Originally posted by Kevin@Apr 14 2006, 01:47 AM
Are you sure he doesn't have something caught in his zipper?  :lol
"I WANNA LIVE.."

:lol




Man, I never thought I'd be posting that to a HAL thread. :$
 
Updated "Nikkor repilca" sketch to indicate how front ring could retain the large primary lens, and the parts could be fastened together with screws.

Right now I still have the secondary lens element being "glued in" , I don't think that's very elegant but off the top I can't think of a way to retain it without adding a third metal part...

- k
 
i would rule out the resin castings for the lenses

im pretty sure with age the resin can "yellow" depending on conditions.

i use water clear resin for my 3po eyes and on the whole they hold up nicely but there are one or 2 you think hmmmmm that looks a bit duller than it did.

plus any air bubbles would spoil the look.

:unsure
 
Originally posted by phase pistol@Apr 14 2006, 02:33 AM
Right now I still have the secondary lens element being "glued in" , I don't think that's very elegant but off the top I can't think of a way to retain it without adding a third metal part...
On the front lens element, is the diameter of the inner circle critical to the appearance of the lens? (I'm talking about the diameter of the concave area at its widest point.) If that diameter could be made incrementally smaller without sacrificing appearance, there could be a lip that extended to touch the circumference of the rear lens element, and the rear element would be held in place by pressure.

Could that work? :confused


{EDIT} If it would be too difficult or expensive to machine the front element with a lip, the lip could also be made as a third clear part (basically, simply an O-shaped ring of acrylic).
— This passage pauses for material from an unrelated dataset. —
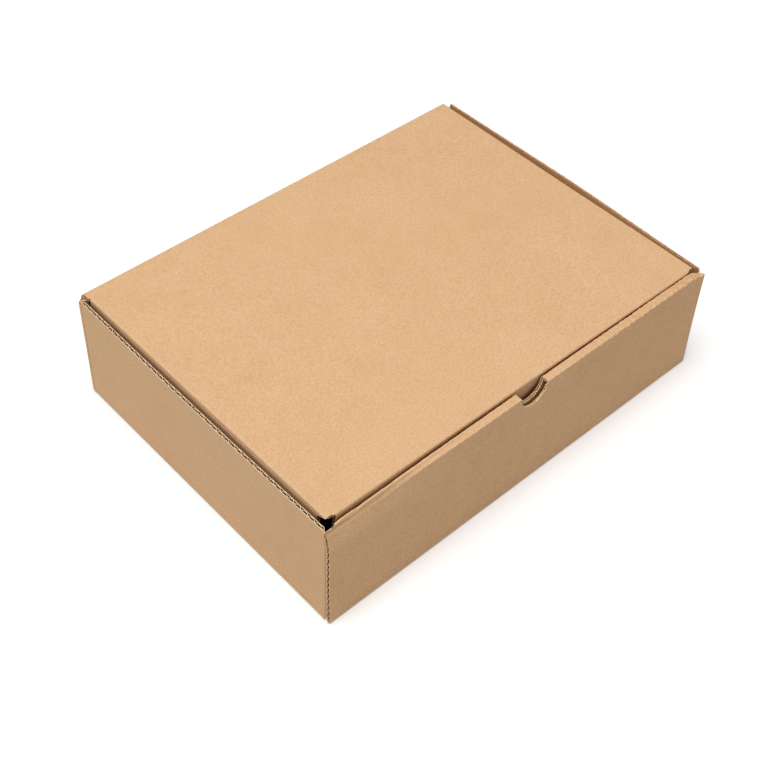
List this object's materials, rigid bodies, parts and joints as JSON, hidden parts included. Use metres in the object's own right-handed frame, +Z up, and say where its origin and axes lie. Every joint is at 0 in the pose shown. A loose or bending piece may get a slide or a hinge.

But I guess that's not much of an improvement over adding a third metal part, which you wanted to avoid... :unsure
 
Originally posted by temponaut@Apr 13 2006, 11:01 AM
On the front lens element, is the diameter of the inner circle critical to the appearance of the lens?  (I'm talking about the diameter of the concave area at its widest point.)  If that diameter could be made incrementally smaller without sacrificing appearance, there could be a lip that extended to touch the circumference of the rear lens element, and the rear element would be held in place by pressure. 

Could that work?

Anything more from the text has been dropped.